From the listing below, copy only the lines from the line that contains "squash = Matrix()" to the line that contains "bpy.data.objects.remove(obj)", counting those two lines as part of the copy.

— Start Data —

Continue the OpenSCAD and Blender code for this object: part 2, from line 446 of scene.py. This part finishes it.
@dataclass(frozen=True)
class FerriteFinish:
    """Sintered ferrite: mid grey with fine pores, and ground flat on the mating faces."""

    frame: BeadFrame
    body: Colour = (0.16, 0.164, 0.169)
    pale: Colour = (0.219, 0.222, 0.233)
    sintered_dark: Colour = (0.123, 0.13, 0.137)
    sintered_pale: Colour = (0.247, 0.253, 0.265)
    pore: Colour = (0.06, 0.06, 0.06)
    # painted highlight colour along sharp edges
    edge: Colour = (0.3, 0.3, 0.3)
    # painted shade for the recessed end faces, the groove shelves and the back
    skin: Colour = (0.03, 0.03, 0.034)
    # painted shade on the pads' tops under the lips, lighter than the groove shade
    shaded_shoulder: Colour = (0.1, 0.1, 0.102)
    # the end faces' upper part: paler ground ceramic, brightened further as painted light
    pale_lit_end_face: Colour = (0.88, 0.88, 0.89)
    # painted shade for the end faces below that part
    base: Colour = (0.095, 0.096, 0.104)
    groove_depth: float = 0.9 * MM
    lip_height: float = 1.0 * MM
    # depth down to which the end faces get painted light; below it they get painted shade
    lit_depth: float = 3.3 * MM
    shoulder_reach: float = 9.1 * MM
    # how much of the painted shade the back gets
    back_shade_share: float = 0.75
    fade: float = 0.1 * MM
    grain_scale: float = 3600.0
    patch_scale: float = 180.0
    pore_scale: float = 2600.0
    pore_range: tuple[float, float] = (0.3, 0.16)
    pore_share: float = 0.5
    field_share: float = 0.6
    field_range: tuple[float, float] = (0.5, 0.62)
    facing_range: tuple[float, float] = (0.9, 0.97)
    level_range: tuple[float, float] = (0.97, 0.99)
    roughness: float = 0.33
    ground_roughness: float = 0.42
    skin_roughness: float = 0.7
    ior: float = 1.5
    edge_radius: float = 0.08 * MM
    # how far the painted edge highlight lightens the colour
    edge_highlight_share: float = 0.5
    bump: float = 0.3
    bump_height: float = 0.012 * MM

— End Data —
— Start Data —

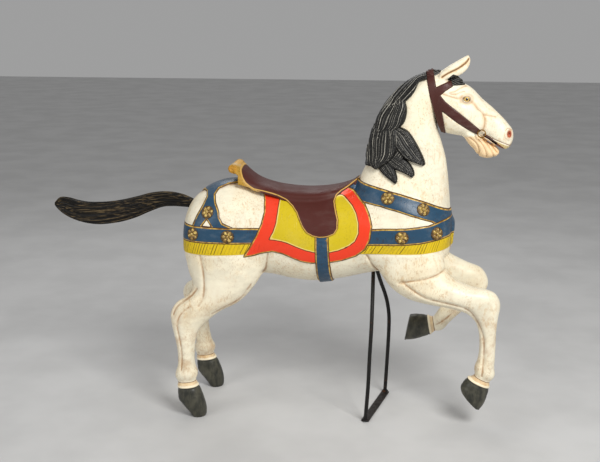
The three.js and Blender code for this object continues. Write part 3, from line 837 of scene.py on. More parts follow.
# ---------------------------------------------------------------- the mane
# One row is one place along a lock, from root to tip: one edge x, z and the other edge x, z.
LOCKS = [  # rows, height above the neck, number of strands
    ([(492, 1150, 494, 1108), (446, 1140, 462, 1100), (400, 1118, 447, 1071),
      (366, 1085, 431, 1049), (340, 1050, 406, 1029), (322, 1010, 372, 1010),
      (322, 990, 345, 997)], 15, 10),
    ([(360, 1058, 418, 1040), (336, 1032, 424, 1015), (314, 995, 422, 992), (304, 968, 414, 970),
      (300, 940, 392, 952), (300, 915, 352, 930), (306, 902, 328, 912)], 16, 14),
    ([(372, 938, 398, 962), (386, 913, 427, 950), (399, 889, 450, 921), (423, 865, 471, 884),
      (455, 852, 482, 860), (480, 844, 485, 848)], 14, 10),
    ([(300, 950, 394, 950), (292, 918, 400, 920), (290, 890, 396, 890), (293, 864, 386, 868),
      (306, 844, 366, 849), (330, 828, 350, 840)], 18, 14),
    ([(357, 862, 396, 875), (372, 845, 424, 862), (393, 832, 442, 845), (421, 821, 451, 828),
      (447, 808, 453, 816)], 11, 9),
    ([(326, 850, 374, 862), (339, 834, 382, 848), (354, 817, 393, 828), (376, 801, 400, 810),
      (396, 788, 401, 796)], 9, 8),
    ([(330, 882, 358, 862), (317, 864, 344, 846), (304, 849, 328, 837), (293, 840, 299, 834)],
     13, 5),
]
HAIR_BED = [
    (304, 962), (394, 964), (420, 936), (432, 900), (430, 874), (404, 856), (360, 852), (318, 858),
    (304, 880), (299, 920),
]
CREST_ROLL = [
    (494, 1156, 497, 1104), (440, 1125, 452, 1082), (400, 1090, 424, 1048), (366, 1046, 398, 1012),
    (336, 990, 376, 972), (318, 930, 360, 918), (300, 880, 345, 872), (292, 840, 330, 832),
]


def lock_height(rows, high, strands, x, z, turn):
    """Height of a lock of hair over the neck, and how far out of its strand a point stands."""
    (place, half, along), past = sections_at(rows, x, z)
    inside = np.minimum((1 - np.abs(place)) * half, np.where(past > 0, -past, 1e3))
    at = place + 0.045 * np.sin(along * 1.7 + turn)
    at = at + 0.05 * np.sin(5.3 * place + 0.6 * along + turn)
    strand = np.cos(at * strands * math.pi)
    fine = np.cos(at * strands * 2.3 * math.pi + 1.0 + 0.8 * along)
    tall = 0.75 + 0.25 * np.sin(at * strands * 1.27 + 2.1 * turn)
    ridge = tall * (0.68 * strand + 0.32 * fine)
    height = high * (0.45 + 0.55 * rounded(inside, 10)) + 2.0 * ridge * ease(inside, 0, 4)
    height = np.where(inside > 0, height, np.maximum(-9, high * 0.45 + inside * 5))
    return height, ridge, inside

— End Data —
— Start Data —

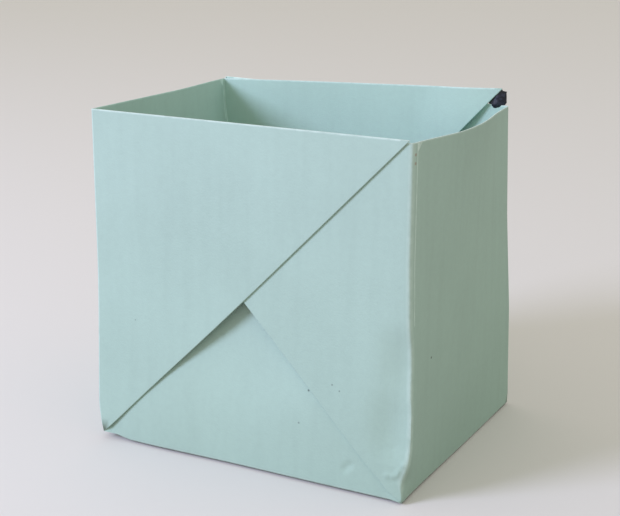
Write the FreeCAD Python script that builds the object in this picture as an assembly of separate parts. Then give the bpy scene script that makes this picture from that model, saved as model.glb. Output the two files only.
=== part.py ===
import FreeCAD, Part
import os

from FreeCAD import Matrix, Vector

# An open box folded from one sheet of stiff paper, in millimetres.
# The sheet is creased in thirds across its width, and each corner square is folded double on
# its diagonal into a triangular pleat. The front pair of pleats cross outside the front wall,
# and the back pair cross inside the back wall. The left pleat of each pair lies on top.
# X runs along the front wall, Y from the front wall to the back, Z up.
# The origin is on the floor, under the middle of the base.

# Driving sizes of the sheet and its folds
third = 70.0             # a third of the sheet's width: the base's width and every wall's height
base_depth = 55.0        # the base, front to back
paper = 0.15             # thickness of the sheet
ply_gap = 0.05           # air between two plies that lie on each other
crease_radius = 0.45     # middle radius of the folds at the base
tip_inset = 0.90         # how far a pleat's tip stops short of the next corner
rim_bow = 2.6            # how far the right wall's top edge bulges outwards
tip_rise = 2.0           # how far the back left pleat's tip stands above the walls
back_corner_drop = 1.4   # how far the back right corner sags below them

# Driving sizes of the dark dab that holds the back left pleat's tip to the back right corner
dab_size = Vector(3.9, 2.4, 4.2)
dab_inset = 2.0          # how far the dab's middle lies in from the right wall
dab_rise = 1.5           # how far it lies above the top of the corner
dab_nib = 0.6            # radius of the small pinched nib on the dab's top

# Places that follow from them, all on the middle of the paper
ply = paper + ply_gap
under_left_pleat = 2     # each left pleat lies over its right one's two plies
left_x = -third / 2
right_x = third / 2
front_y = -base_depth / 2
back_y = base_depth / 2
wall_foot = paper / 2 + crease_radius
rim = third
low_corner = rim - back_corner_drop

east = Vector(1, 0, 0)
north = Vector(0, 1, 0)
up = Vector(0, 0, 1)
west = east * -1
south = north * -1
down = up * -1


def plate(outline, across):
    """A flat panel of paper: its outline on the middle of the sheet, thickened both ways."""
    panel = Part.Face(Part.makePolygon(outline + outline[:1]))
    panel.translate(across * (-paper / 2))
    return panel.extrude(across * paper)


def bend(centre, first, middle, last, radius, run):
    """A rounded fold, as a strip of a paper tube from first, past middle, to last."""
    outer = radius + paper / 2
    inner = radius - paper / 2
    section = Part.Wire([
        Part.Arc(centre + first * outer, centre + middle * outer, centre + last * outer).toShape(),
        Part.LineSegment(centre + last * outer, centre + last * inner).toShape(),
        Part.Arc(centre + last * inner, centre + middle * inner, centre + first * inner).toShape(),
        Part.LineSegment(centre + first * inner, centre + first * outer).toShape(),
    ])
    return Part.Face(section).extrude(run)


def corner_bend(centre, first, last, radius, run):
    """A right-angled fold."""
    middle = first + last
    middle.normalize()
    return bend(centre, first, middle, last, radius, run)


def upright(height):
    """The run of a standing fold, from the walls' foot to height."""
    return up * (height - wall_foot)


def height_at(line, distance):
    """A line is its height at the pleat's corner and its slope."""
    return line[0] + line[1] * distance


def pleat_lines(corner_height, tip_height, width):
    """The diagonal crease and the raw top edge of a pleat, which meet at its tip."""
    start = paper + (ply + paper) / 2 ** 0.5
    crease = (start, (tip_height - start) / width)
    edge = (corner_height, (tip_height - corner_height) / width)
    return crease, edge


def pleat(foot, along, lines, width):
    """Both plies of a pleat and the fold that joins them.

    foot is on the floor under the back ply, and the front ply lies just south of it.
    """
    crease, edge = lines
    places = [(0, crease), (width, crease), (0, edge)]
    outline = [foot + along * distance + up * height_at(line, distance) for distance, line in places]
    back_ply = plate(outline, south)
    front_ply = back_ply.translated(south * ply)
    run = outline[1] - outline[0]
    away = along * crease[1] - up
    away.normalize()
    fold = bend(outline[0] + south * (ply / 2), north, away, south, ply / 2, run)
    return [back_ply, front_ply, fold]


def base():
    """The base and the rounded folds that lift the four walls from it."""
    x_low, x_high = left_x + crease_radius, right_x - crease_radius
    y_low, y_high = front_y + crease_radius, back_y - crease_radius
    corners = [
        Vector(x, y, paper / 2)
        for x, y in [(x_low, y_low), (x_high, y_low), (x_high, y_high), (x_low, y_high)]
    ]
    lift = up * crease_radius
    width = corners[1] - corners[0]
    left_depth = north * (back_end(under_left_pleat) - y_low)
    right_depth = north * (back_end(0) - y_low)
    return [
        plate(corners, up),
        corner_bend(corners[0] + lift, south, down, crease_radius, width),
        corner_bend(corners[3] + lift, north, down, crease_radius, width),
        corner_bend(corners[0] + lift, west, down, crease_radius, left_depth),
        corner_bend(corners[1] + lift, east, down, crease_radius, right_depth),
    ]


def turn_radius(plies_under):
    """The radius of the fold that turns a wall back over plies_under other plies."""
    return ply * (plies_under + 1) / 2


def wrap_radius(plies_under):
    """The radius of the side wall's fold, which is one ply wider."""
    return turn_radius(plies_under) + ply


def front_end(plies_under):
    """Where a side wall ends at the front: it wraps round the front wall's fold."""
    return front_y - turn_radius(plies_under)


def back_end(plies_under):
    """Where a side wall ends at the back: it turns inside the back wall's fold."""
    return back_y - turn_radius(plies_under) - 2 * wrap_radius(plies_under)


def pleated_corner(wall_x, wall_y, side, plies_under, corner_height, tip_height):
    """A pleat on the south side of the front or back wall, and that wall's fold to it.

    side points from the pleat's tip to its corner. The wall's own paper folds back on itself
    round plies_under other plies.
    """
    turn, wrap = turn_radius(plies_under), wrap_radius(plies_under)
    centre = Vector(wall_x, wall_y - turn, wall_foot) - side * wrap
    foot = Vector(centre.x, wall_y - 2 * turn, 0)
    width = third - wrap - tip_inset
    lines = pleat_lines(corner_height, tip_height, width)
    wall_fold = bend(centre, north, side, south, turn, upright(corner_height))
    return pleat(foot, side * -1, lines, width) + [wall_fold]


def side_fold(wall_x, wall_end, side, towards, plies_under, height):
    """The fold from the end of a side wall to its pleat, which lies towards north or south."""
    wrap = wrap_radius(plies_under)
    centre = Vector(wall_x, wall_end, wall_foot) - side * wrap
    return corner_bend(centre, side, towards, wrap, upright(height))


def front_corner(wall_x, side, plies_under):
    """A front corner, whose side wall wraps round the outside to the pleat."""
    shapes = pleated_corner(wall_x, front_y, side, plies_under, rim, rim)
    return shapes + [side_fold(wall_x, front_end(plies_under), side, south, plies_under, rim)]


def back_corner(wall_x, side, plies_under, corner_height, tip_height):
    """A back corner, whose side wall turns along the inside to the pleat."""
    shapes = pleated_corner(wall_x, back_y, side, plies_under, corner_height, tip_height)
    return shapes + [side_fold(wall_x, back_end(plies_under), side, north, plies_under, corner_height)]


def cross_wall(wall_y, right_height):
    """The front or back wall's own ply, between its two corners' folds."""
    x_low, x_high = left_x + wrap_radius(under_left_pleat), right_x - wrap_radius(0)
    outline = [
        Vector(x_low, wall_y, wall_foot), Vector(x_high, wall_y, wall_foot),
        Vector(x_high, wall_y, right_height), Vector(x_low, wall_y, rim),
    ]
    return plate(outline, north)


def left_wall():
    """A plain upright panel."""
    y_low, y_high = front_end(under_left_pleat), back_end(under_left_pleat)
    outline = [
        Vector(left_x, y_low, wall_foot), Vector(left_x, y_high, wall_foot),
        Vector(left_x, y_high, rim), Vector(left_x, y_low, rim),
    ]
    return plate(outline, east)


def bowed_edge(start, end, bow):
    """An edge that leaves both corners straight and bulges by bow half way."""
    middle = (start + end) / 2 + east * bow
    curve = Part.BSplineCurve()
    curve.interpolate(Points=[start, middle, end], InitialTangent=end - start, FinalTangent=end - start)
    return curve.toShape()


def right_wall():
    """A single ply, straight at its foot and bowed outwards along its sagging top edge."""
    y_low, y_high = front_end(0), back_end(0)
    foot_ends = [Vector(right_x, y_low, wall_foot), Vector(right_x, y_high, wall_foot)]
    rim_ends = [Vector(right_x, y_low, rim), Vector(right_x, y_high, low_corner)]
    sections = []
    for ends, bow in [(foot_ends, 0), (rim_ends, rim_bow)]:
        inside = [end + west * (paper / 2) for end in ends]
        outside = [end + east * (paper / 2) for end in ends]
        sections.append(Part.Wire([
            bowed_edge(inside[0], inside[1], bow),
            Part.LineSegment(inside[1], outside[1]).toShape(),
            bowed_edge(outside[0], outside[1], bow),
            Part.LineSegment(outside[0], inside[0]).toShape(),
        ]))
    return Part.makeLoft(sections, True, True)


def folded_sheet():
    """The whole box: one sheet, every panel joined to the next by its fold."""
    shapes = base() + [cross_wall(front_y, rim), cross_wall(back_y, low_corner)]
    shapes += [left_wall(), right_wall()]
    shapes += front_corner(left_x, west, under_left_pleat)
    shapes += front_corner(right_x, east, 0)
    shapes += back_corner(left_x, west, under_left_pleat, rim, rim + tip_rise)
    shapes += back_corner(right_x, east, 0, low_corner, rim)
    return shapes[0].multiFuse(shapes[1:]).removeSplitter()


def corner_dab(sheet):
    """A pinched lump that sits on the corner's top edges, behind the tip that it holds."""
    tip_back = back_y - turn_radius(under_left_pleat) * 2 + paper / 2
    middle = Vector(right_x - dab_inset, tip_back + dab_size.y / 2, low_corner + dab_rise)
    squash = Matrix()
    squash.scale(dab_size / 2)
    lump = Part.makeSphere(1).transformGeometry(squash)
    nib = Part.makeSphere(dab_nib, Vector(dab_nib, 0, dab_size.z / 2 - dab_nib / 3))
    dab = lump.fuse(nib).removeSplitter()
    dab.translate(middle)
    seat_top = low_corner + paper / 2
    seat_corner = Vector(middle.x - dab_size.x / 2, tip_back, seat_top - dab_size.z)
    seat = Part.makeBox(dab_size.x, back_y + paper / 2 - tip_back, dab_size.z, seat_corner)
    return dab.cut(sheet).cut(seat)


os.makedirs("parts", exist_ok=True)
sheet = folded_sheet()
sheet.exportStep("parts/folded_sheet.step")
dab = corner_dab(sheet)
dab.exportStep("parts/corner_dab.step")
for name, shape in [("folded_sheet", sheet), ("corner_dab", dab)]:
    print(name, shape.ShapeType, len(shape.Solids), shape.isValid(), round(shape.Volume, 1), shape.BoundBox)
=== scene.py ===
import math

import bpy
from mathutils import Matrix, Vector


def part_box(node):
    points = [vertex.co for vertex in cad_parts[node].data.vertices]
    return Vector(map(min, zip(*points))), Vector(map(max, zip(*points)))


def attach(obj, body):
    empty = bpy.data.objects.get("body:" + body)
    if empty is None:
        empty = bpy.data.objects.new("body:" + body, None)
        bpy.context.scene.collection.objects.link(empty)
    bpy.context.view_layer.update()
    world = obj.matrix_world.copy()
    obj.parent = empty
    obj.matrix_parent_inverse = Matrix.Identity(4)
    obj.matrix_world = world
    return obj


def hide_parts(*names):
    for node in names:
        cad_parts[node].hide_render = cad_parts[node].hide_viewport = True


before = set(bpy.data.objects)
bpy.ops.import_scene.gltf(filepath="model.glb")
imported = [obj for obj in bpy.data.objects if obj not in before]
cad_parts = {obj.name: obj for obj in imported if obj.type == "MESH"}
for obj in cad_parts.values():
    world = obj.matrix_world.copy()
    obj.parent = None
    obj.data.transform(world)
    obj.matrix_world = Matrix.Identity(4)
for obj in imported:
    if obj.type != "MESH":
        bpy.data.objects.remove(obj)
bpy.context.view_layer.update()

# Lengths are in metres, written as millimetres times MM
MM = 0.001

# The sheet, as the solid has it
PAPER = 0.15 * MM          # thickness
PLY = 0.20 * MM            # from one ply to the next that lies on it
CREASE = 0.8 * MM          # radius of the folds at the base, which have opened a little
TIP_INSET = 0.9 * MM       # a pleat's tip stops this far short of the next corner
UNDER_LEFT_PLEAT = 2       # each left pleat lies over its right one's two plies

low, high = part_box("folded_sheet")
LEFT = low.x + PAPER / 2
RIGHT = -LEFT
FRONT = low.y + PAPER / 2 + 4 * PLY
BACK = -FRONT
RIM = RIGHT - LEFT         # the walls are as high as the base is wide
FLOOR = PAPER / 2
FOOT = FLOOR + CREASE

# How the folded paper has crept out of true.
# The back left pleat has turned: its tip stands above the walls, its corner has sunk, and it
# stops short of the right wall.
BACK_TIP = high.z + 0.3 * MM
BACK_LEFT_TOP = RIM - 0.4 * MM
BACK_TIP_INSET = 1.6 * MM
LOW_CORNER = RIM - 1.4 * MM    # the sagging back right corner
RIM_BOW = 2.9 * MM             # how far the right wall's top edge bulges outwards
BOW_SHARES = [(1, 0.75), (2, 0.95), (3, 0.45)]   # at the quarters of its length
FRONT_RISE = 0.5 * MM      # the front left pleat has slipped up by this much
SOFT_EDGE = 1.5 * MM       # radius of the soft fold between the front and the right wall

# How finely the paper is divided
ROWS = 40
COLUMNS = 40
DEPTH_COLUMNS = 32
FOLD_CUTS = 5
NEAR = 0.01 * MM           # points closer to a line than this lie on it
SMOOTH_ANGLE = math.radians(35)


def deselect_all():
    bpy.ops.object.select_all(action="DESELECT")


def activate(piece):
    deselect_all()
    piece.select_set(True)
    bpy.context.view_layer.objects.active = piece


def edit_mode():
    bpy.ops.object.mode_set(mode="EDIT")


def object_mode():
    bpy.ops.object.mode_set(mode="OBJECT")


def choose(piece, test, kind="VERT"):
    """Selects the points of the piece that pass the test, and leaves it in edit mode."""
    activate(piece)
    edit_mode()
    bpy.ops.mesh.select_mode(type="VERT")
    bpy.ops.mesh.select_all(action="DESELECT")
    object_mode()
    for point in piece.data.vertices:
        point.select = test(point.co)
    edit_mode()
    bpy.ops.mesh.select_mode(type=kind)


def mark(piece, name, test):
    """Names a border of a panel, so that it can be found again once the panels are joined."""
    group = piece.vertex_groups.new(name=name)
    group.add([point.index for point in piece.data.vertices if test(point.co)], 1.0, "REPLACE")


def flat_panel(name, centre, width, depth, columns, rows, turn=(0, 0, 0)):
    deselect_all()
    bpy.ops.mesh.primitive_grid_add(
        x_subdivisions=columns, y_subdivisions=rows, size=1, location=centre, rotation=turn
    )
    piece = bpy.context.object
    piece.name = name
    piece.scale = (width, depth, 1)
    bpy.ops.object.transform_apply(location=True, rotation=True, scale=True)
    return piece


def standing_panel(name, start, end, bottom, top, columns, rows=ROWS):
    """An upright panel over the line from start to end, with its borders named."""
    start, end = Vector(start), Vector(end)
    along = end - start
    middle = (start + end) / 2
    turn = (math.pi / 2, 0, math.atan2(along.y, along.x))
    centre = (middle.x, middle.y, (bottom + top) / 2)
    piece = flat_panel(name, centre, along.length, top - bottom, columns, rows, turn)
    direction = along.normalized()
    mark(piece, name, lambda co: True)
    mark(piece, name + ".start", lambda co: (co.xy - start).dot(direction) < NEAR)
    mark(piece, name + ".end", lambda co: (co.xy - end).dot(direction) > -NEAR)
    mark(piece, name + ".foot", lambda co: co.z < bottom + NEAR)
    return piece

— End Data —

[Answer to the task]:
    squash = Matrix()
    squash.scale(dab_size / 2)
    lump = Part.makeSphere(1).transformGeometry(squash)
    nib = Part.makeSphere(dab_nib, Vector(dab_nib, 0, dab_size.z / 2 - dab_nib / 3))
    dab = lump.fuse(nib).removeSplitter()
    dab.translate(middle)
    seat_top = low_corner + paper / 2
    seat_corner = Vector(middle.x - dab_size.x / 2, tip_back, seat_top - dab_size.z)
    seat = Part.makeBox(dab_size.x, back_y + paper / 2 - tip_back, dab_size.z, seat_corner)
    return dab.cut(sheet).cut(seat)


os.makedirs("parts", exist_ok=True)
sheet = folded_sheet()
sheet.exportStep("parts/folded_sheet.step")
dab = corner_dab(sheet)
dab.exportStep("parts/corner_dab.step")
for name, shape in [("folded_sheet", sheet), ("corner_dab", dab)]:
    print(name, shape.ShapeType, len(shape.Solids), shape.isValid(), round(shape.Volume, 1), shape.BoundBox)
=== scene.py ===
import math

import bpy
from mathutils import Matrix, Vector


def part_box(node):
    points = [vertex.co for vertex in cad_parts[node].data.vertices]
    return Vector(map(min, zip(*points))), Vector(map(max, zip(*points)))


def attach(obj, body):
    empty = bpy.data.objects.get("body:" + body)
    if empty is None:
        empty = bpy.data.objects.new("body:" + body, None)
        bpy.context.scene.collection.objects.link(empty)
    bpy.context.view_layer.update()
    world = obj.matrix_world.copy()
    obj.parent = empty
    obj.matrix_parent_inverse = Matrix.Identity(4)
    obj.matrix_world = world
    return obj


def hide_parts(*names):
    for node in names:
        cad_parts[node].hide_render = cad_parts[node].hide_viewport = True


before = set(bpy.data.objects)
bpy.ops.import_scene.gltf(filepath="model.glb")
imported = [obj for obj in bpy.data.objects if obj not in before]
cad_parts = {obj.name: obj for obj in imported if obj.type == "MESH"}
for obj in cad_parts.values():
    world = obj.matrix_world.copy()
    obj.parent = None
    obj.data.transform(world)
    obj.matrix_world = Matrix.Identity(4)
for obj in imported:
    if obj.type != "MESH":
        bpy.data.objects.remove(obj)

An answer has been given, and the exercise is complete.